Personally speaking, and I don’t think it’s too controversial of a view, but I kinda like that about lemmy.
I have come to hate “personal” focused social media and prefer “content” focused social media. I don’t care about random people or someone hoping to become an internet personality, I’m here for varied content and a selection of opinions in the comments. I don’t want those comments to be from the same people, and if they are, I’d prefer to be oblivious to that. I kinda like how lemmy goes further than Reddit in that it gets rid of cumulative karma counts too, hopefully means we avoid seeing a Lemmy equivalent of karmawhoring.
There was loads of high effort OC on Reddit, people typically weren’t doing it to create a presence (and if they were, they couldn’t have picked a harder platform to accomplish that, other than maybe 4chan)
They are closing in on an IPO so that could come anytime now
I feel like we have been saying that for 5+ years now.
Lemmy has better user retention than Diablo IV confirmed
and the diablo 4 community is dead lmao
There are dozens of us! DOZENS!
Looking at the rest of the data (especially the sustained linear increase in posts across the whole network), I’m increasingly skeptical that the drop in “active users” is really all that meaningful. Speaking for myself, when the big migration happened I created three accounts on different instances, but I’ve found myself only consistently using one of them. If a significant percentage of the rest of you did similar, that means there could’ve been what looks like a huge drop in the number of “active users” even though the number of actual people using the platform remained the same!
Yes, i made four, because when i joined Lemmy, everyone seemed to urge new users to spread across the fediverse. So, i did. But over time, i did away with two accounts and am contemplating ditching another one.
This is true in my case too.
I think posts is being inflated with bots copying reddit, my subscribed feed has noticeably slowed and even trying to find more communities to get more posts hasn’t been a huge help.

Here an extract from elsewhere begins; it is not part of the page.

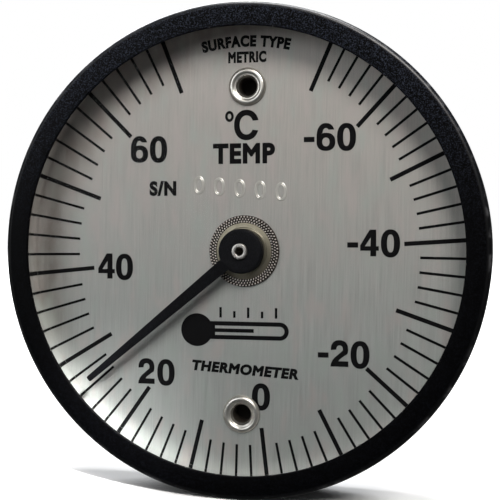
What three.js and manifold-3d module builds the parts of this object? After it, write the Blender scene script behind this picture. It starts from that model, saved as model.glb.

API bullshit refugee here. Y’all are stuck with me.
Sorry.
Yeah I like yall here
I guess we’ll make do.
/s hello fellow refugee!
Personally I love Lemmy as is, and as long as it doesn’t die out, I don’t care if it goes mainstream. The mainstream has a lot of apathetic trolls and idiots - Lemmy feels like early reddit did, when it was just nerds, techies, pirates, and the servers were down every day - but Lemmy is better because we rallied around open source this time
I feel similarly, except I wish more users were interacted with my sports communities too. Guess it’s a “have your cake and eat it too” kind of problem.
Chicken and egg problem. Communities are too small to have conversation, so no one goes there for conversation. I’m a hockey fan. On reddit r/hockey is huge and busy, but so are all the team subs. Whereas on lemmy, if I post to the team sub, it’s just crickets. So I suppose that if all the hockey fans all hang out in !hockey@lemmy.ca together, we might have critical mass for a conversation now and then. And we can worry about our team subs later, if the general community outgrows one place.
That’s how it happened there. Macro to micro.
I suspect the data artifact is related to the transition from 0.18 to 0.19 and something changed in the way active users was counted in between.
My understanding is they started counting votes as activity.
The difference between the peak and the plateau is higher on lemmy.world and lemmy.ml – I suspect this is because they were more popular places to sign up during the protest.
Makes sense that people who care enough to look into smaller instances would be more committed.